TO DO
In the records below, find the line that contains "Keep writing the Blender" and the line that contains "return edge.fade(soft, -soft)". Set down exactly those lines and every line between them, and nothing more.
-- start MATERIALS PROVIDED --
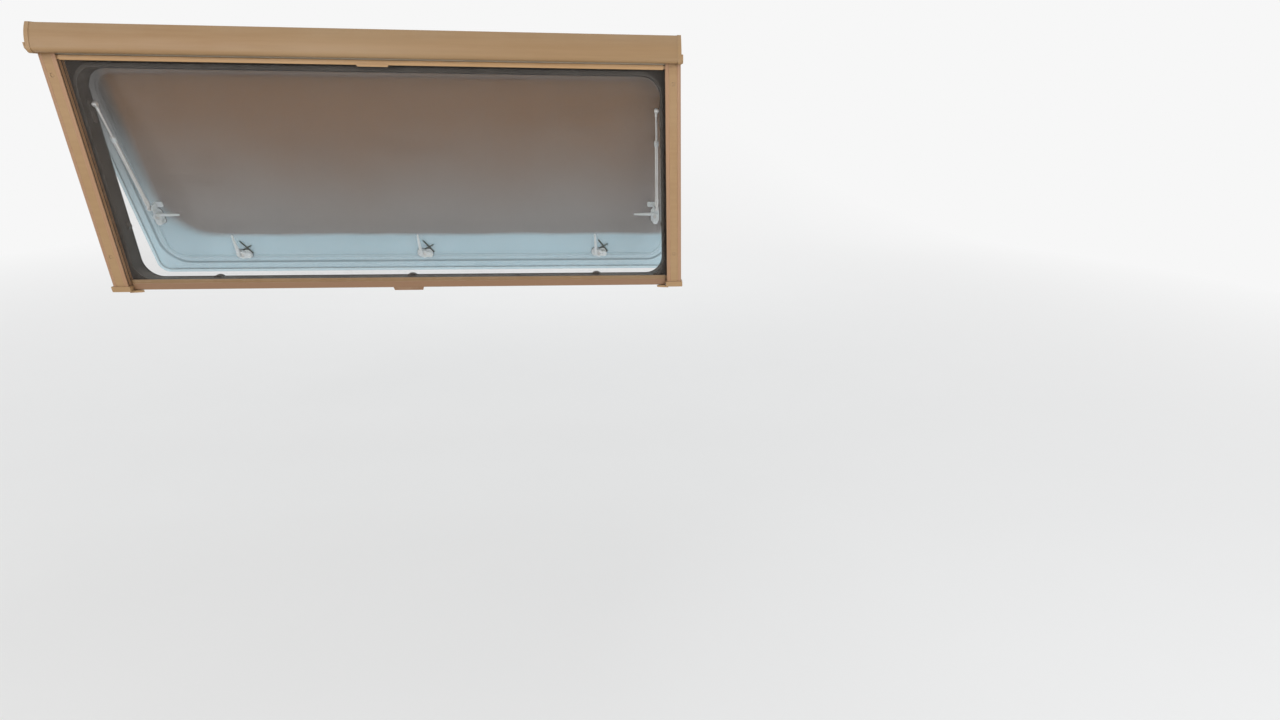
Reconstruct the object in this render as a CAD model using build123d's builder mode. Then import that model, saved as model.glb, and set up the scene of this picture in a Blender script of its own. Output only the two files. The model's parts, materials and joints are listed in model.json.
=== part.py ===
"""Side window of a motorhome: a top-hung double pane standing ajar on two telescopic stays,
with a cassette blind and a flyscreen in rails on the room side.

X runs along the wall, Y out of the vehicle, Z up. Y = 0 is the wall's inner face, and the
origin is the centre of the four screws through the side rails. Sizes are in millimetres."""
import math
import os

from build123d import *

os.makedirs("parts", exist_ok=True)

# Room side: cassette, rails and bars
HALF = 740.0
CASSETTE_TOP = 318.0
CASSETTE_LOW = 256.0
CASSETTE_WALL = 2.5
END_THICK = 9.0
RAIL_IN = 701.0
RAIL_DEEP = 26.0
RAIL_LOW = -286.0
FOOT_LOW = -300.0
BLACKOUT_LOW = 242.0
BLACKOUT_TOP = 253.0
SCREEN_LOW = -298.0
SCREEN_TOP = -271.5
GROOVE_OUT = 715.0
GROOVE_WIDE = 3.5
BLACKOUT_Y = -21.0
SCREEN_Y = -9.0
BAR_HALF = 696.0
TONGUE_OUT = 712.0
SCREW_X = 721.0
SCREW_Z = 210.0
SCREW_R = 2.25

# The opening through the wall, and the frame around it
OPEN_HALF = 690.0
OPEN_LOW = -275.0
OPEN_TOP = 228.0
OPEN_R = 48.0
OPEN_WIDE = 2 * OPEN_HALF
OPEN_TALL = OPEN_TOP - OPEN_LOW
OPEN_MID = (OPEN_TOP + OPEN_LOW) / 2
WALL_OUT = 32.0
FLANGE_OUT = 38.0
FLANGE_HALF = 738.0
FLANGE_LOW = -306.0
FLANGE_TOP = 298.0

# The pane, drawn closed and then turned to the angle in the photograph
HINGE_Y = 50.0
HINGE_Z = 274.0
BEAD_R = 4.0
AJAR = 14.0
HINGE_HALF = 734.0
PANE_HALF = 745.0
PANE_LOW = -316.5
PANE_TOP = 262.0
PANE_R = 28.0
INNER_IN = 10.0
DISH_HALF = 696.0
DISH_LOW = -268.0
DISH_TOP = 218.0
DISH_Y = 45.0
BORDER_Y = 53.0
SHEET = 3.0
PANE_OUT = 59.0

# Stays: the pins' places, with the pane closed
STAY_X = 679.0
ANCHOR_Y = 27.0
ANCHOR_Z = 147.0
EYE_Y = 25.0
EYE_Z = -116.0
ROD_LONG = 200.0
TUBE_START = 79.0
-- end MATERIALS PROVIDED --
-- start MATERIALS PROVIDED --
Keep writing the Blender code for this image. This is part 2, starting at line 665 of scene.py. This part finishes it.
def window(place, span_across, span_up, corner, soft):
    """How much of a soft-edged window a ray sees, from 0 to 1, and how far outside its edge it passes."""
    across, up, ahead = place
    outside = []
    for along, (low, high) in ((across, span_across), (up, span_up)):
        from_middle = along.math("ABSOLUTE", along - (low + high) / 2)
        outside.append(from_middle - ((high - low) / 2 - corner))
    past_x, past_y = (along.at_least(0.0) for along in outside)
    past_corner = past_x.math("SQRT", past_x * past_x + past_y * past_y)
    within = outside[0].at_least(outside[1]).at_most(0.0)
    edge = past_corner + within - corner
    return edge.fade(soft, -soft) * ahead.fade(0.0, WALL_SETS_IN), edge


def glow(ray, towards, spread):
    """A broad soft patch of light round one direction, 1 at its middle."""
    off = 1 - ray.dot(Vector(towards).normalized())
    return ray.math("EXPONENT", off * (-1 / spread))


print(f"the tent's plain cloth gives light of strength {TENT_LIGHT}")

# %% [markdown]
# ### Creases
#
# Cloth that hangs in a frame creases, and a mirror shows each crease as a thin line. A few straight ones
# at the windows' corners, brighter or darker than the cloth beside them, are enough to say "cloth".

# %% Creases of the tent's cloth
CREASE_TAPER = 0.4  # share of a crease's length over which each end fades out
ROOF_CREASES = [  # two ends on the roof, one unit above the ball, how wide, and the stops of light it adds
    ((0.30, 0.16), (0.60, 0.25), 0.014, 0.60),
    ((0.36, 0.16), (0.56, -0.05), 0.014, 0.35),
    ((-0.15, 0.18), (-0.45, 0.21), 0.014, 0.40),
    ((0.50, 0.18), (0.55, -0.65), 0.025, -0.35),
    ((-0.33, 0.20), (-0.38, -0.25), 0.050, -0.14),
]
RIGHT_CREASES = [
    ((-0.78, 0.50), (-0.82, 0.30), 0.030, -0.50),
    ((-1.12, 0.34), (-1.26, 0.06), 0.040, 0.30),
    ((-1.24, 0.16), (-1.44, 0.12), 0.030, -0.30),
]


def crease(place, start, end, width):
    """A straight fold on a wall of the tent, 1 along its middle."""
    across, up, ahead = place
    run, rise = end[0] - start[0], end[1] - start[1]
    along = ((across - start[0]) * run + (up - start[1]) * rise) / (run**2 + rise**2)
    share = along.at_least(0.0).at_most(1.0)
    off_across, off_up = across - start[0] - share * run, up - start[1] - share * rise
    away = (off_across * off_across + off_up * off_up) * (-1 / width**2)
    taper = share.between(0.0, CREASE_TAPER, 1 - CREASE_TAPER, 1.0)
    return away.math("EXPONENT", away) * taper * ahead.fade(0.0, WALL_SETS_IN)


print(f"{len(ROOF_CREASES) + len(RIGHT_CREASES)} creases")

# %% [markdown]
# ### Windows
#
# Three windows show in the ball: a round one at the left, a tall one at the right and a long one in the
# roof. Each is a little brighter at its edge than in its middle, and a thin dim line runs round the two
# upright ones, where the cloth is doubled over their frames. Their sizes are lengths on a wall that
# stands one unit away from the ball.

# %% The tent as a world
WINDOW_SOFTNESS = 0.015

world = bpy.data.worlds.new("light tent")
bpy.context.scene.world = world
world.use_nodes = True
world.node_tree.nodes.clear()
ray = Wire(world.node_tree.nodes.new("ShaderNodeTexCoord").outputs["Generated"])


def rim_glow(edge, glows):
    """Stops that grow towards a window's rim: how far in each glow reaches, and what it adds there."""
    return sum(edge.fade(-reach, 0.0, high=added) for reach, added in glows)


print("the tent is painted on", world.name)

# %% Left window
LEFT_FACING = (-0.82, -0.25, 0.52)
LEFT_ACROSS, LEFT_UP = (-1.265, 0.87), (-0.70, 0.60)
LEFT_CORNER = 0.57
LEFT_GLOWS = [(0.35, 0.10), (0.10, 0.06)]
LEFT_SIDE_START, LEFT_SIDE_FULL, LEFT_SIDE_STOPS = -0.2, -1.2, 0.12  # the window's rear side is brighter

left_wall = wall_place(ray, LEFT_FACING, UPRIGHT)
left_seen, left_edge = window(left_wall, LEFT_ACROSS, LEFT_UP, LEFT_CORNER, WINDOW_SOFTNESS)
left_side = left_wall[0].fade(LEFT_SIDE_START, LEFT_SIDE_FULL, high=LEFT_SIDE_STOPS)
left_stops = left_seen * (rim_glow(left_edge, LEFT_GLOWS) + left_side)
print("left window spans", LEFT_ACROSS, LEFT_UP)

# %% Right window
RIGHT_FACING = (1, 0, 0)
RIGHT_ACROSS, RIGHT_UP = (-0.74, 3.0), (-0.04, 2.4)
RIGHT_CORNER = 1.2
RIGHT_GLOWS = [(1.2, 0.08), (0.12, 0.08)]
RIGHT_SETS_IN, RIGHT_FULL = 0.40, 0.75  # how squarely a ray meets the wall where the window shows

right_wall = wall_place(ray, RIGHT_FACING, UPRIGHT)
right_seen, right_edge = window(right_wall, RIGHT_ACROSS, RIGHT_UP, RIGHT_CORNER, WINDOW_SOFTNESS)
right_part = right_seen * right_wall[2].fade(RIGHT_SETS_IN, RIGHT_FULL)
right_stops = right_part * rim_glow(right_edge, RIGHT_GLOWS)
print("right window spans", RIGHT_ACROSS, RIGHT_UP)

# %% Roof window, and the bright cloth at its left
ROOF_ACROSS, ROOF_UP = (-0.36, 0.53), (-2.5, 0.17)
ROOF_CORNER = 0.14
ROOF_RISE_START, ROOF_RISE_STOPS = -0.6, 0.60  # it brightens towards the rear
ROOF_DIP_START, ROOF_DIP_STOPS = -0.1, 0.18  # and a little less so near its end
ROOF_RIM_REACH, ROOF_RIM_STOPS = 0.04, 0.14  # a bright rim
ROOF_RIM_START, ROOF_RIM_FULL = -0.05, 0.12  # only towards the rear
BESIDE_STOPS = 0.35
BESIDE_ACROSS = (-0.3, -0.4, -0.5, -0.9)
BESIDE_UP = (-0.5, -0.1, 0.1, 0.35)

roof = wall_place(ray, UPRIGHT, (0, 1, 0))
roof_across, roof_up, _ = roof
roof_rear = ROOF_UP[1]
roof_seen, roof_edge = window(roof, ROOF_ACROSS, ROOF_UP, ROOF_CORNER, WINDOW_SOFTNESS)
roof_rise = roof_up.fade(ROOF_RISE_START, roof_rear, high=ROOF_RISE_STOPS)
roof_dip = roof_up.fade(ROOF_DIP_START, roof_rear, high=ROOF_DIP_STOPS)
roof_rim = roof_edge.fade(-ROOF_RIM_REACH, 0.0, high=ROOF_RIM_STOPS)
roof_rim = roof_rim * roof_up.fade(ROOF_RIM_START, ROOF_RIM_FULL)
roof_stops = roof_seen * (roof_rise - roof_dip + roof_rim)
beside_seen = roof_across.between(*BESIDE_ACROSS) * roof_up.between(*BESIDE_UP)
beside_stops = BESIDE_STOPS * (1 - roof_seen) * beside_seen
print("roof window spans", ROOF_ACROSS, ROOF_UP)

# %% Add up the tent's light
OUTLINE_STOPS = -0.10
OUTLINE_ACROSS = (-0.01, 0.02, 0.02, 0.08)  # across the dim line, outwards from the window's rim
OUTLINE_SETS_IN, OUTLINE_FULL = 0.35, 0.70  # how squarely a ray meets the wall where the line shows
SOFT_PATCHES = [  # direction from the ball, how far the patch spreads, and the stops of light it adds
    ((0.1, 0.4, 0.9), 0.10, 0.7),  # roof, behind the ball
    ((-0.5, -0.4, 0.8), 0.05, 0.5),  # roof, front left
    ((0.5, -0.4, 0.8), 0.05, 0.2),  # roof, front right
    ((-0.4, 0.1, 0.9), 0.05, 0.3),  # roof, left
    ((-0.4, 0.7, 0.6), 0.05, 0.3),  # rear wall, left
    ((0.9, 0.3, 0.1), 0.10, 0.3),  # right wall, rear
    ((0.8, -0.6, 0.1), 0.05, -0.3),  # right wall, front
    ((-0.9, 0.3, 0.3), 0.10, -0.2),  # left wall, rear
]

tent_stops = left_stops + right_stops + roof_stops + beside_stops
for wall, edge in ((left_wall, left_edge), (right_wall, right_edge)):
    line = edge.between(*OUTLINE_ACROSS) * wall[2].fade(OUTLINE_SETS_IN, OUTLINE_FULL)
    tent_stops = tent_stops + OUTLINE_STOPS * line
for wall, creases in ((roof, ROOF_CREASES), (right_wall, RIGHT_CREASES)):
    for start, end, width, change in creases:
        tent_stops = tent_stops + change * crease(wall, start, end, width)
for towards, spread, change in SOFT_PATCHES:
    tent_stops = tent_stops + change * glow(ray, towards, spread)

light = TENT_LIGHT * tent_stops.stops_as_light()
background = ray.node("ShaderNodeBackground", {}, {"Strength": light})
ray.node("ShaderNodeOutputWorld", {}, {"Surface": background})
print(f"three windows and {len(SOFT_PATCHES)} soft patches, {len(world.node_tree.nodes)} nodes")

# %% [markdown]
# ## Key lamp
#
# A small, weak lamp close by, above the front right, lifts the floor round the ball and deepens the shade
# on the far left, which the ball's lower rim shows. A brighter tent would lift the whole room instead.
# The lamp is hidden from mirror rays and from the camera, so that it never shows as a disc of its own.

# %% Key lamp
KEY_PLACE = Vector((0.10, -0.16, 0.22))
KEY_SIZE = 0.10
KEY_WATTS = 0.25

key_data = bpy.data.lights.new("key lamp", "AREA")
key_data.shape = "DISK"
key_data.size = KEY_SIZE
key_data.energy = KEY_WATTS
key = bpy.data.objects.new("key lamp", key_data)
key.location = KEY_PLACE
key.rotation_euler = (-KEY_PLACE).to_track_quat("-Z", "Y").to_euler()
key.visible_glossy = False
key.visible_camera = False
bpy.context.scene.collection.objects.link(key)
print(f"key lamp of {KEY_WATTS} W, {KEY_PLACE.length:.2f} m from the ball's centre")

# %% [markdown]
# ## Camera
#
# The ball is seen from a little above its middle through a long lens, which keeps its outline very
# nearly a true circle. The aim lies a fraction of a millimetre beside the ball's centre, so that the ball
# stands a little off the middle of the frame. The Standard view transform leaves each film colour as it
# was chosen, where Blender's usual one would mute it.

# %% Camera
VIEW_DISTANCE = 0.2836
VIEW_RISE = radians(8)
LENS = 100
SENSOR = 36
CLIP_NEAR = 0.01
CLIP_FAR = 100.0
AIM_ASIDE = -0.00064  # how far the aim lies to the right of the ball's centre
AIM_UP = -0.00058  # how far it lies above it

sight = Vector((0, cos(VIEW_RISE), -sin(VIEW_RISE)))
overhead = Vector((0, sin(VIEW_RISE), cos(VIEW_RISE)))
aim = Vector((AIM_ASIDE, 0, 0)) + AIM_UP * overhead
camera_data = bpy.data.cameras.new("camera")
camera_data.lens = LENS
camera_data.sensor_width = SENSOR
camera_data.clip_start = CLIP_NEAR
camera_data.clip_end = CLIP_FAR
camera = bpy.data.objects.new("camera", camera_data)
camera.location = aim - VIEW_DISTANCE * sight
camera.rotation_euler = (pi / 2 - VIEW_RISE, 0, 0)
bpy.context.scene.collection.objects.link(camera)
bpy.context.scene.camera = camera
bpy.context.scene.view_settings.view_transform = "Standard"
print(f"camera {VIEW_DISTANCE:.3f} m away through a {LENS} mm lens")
-- end MATERIALS PROVIDED --
-- start MATERIALS PROVIDED --
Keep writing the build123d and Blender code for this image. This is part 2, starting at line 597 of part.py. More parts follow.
-- end MATERIALS PROVIDED --
ANSWER TO THIS PROBLEM
Keep writing the Blender code for this image. This is part 2, starting at line 665 of scene.py. This part finishes it.
def window(place, span_across, span_up, corner, soft):
    """How much of a soft-edged window a ray sees, from 0 to 1, and how far outside its edge it passes."""
    across, up, ahead = place
    outside = []
    for along, (low, high) in ((across, span_across), (up, span_up)):
        from_middle = along.math("ABSOLUTE", along - (low + high) / 2)
        outside.append(from_middle - ((high - low) / 2 - corner))
    past_x, past_y = (along.at_least(0.0) for along in outside)
    past_corner = past_x.math("SQRT", past_x * past_x + past_y * past_y)
    within = outside[0].at_least(outside[1]).at_most(0.0)
    edge = past_corner + within - corner
    return edge.fade(soft, -soft) * ahead.fade(0.0, WALL_SETS_IN), edge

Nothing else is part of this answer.